Scritto per Il Fatto Quotidiano del 16/01/2011
Il rovesciamento in Tunisia del regime di Ben Ali, provocato da una sommossa popolare, potrebbe innescare, nel Nord Africa e nel Medio Oriente, un effetto domino, in regimi guidati da satrapi che governano praticamente a vita. Le situazioni sono diverse Paese per Paese e le tessere del domino, soprattutto, possono cadere in direzioni diverse: può partire una catena della democrazia, ma pochi ci credono, in un’area che ne ha scarsissima esperienza; ma può anche diffondersi il contagio dell’integralismo, specie là dove i rais hanno anche fatto da ‘tappo’ alle pulsioni fondamentaliste (forse, il rischio più grosso è l’Egitto) e alle mene di al Qaida. La disperazione della miserie è humus per l’integralismo: giovani senza certezza di futuro, ceti medi sempre più poveri, governi lontani dalla gente e l’Europa chiusa nell’egoismo della crisi.
Sull’ipotesi ‘effetto domino’, s’interroga la stampa occidentale. Il più entusiasta è Anonymous, network di hacker pro-Wikileaks, che manda un messaggio via twitter: “Buongiorno, Tunisia: oggi, festeggi l’inizio della democrazia”. Il New York Times parla di "una lezione ai leader arabi" e dice: "La rivolta in Tunisia ha elettrizzato la regione" e "i più entusiasti sostengono che è la Danzica araba", la città dei cantieri polacca da cui nel 1980 partì la rivolta di Solidarnosc, i cui germogli, un decennio dopo, provocarono la caduta del muro di Berlino.La speranza è forse prematura, ammette il NYT, ma la Tunisia offre "un nuovo modello di dissenso in una regione dove l'opposizione e' stata” spesso “monopolizzata dagli estremisti islamici". Le Monde si chiede in un editoriale se si vada verso "una primavera democratica araba": la fuga di Ben Ali è, comunque, la fine "dell'eccezione arabo-musulmana" nel tramonto delle dittature che aveva segnato la fine XX Secolo nell'Europa orientale e in America latina.

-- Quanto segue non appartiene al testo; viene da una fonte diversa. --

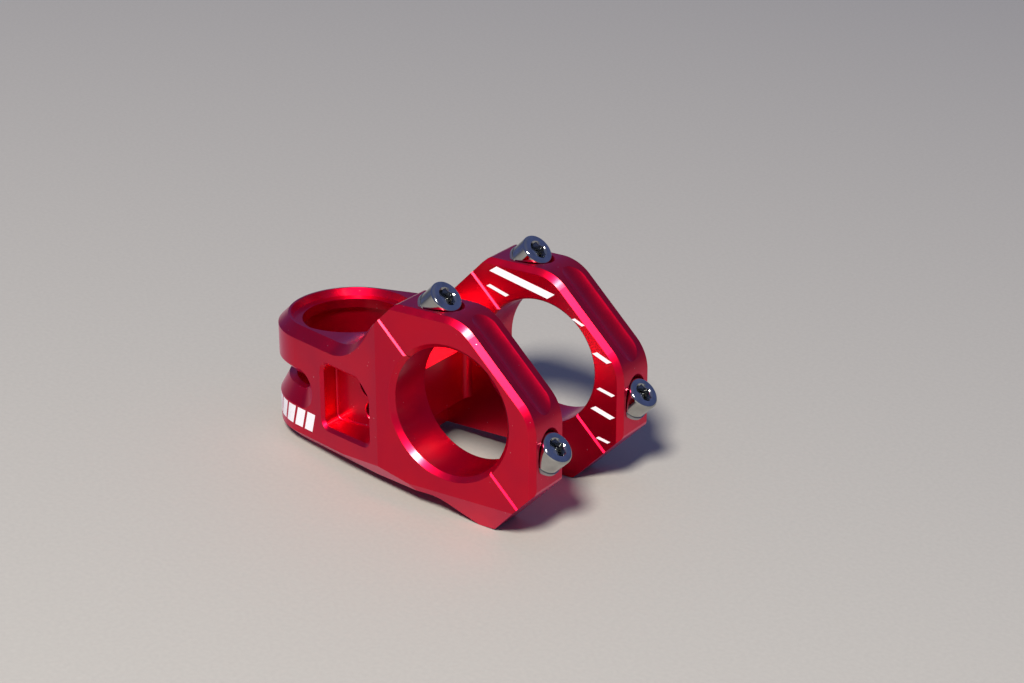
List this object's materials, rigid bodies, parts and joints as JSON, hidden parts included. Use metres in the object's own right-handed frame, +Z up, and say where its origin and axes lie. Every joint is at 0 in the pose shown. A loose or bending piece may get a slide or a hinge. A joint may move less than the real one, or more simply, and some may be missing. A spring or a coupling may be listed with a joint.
{
  "type": "handlebar stem",
  "caption": "Machined bicycle handlebar stem: round steerer clamp, open-centre body with two arms, and separate diagonal-split bar caps held by cap screws.",
  "frame": {"origin": "on the steerer axis, level with the bottom face of the steerer clamp", "axes": "+X forward from the steerer to the handlebar, +Y to the rider's left along the handlebar, +Z up the steerer"},
  "size_m": [0.0942, 0.0514, 0.0573],
  "materials": {
    "anodised_body": "deep red anodised, machined",
    "anodised_caps": "deep red anodised, machined",
    "bolts": "polished",
    "washers": "satin"
  },
  "bodies": {
    "stem": {"stem_body": "anodised_body"},
    "right_cap": {"right_cap": "anodised_caps", "right_upper_washer": "washers", "right_lower_washer": "washers"},
    "right_upper_bolt": {"right_upper_bolt": "bolts"},
    "right_lower_bolt": {"right_lower_bolt": "bolts"},
    "left_cap": {"left_cap": "anodised_caps", "left_upper_washer": "washers", "left_lower_washer": "washers"},
    "left_upper_bolt": {"left_upper_bolt": "bolts"},
    "left_lower_bolt": {"left_lower_bolt": "bolts"},
    "upper_pinch_washer": {"upper_pinch_washer": "washers"},
    "upper_pinch_bolt": {"upper_pinch_bolt": "bolts"},
    "lower_pinch_washer": {"lower_pinch_washer": "washers"},
    "lower_pinch_bolt": {"lower_pinch_bolt": "bolts"}
  },
  "joints": [
    {"name": "right_cap_lift", "type": "slide", "parent": "stem", "child": "right_cap", "axis": [0.7071, 0, 0.7071], "range_m": [0, 0.012]},
    {"name": "right_upper_bolt_turn", "type": "hinge", "parent": "right_cap", "child": "right_upper_bolt", "pos_m": [0.03922, -0.01903, 0.04513], "axis": [0.7071, 0, 0.7071], "range_deg": [0, 5400]},
    {"name": "right_lower_bolt_turn", "type": "hinge", "parent": "right_cap", "child": "right_lower_bolt", "pos_m": [0.06963, -0.01903, 0.01472], "axis": [0.7071, 0, 0.7071], "range_deg": [0, 5400]},
    {"name": "left_cap_lift", "type": "slide", "parent": "stem", "child": "left_cap", "axis": [0.7071, 0, 0.7071], "range_m": [0, 0.012]},
    {"name": "left_upper_bolt_turn", "type": "hinge", "parent": "left_cap", "child": "left_upper_bolt", "pos_m": [0.03922, 0.01903, 0.04513], "axis": [0.7071, 0, 0.7071], "range_deg": [0, 5400]},
    {"name": "left_lower_bolt_turn", "type": "hinge", "parent": "left_cap", "child": "left_lower_bolt", "pos_m": [0.06963, 0.01903, 0.01472], "axis": [0.7071, 0, 0.7071], "range_deg": [0, 5400]},
    {"name": "upper_pinch_bolt_out", "type": "slide", "parent": "stem", "child": "upper_pinch_washer", "axis": [0, -1, 0], "range_m": [0, 0.01]},
    {"name": "upper_pinch_bolt_turn", "type": "hinge", "parent": "upper_pinch_washer", "child": "upper_pinch_bolt", "pos_m": [0.0175, -0.0099, 0.0192], "axis": [0, -1, 0], "range_deg": [0, 4500]},
    {"name": "lower_pinch_bolt_out", "type": "slide", "parent": "stem", "child": "lower_pinch_washer", "axis": [0, 1, 0], "range_m": [0, 0.01]},
    {"name": "lower_pinch_bolt_turn", "type": "hinge", "parent": "lower_pinch_washer", "child": "lower_pinch_bolt", "pos_m": [0.0175, 0.0099, 0.01205], "axis": [0, 1, 0], "range_deg": [0, 4500]}
  ],
  "couplings": [
    {"joint": "right_upper_bolt_turn", "follows": "right_cap_lift", "rad_per_m": 7854},
    {"joint": "right_lower_bolt_turn", "follows": "right_cap_lift", "rad_per_m": 7854},
    {"joint": "left_upper_bolt_turn", "follows": "left_cap_lift", "rad_per_m": 7854},
    {"joint": "left_lower_bolt_turn", "follows": "left_cap_lift", "rad_per_m": 7854},
    {"joint": "upper_pinch_bolt_turn", "follows": "upper_pinch_bolt_out", "rad_per_m": 7854},
    {"joint": "lower_pinch_bolt_turn", "follows": "lower_pinch_bolt_out", "rad_per_m": 7854}
  ]
}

I Paesi arabi che dispongono di risorse petrolifere possono superare meglio le rivolte, avendo i "mezzi per comprare una temporanea pace sociale".

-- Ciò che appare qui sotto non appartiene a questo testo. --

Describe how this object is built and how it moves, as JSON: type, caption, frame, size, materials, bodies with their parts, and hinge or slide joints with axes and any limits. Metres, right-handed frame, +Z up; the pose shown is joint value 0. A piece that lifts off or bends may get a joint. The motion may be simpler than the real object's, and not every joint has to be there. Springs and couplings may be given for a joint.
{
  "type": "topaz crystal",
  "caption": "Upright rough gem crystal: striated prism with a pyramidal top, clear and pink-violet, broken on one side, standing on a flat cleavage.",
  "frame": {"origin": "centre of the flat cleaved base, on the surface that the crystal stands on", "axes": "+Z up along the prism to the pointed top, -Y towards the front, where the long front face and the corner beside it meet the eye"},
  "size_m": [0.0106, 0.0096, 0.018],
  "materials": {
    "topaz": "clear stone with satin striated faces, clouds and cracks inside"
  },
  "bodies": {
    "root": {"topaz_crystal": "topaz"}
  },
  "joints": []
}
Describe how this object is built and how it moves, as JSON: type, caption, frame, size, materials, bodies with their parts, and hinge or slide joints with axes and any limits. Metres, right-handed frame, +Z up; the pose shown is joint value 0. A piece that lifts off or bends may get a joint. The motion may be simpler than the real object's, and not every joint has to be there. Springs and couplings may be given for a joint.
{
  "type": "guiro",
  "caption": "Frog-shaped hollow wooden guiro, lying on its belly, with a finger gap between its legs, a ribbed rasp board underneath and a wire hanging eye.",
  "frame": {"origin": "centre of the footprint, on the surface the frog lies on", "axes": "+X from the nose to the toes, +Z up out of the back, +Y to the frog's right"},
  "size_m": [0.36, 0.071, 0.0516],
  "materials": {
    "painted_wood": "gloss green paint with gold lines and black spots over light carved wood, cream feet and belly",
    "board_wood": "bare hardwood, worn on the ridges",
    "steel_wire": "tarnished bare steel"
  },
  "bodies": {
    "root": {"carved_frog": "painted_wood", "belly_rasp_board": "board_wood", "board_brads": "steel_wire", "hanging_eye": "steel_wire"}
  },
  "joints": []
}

La fuga di Ben Ali e le violenze in Tunisia sono il titolo principale in Medio Oriente e sulle tv satellitari panarabe. Ma, in Egitto, il quotidiano filo-governativo al Ahram si limita a riferirne senza commenti (e senza immagini della sommossa). Proprio l’Egitto del vecchio (e malato) presidente Hosni Mubarak, al potere dall’uccisione nel 1981 di Anwar al-Sadat, è la possibile seconda tessera del domino democratico (o integralista) di quest’area: la candidatura alla successione di Mubarak del figlio Gamal sa di dinastia più che di democrazia, in una partita in cui i Fratelli Musulmani, più che l’ex capo dell’Aiea, Mohammad el Baradei, diranno la loro. Il ministero degli esteri del Cairo esprime “rispetto” per le scelte “del popolo di Tunisia” e fiducia che si possa evitare il caos.
Il ‘contagio’ ha già investito l’Algeria, il cui presidente Abdelazif Bouteflika è però in carica ‘solo’ al 1999 e ha una legittimità da eroe della guerra d’indipendenza contro la Francia, che ora lo tiene su. E le onde d’urto potrebbero toccare le monarchie dell’area: la Giordania, dove Abdallah II, più di casa a Washington che ad Amman, ha già introdotto elementi di democrazia e modernizzazione, e il Marocco, dove Mohammed VI è, invece, più legato a formule tradizionali.
Due tessere del domino potrebbero pure essere la Palestina prossima ventura e il fragile Libano. A Gaza, Hamas rispetta la volontà del popolo tunisino e denuncia il rischio di "ingerenze straniere"; e la Jihad indice una manifestazione di solidarietà. In Libano, la crisi di governo in atto dà spazio alle manovre del movimento sciita libanese filo-iraniano Hezbollah, sostenuto dal regime iraniano.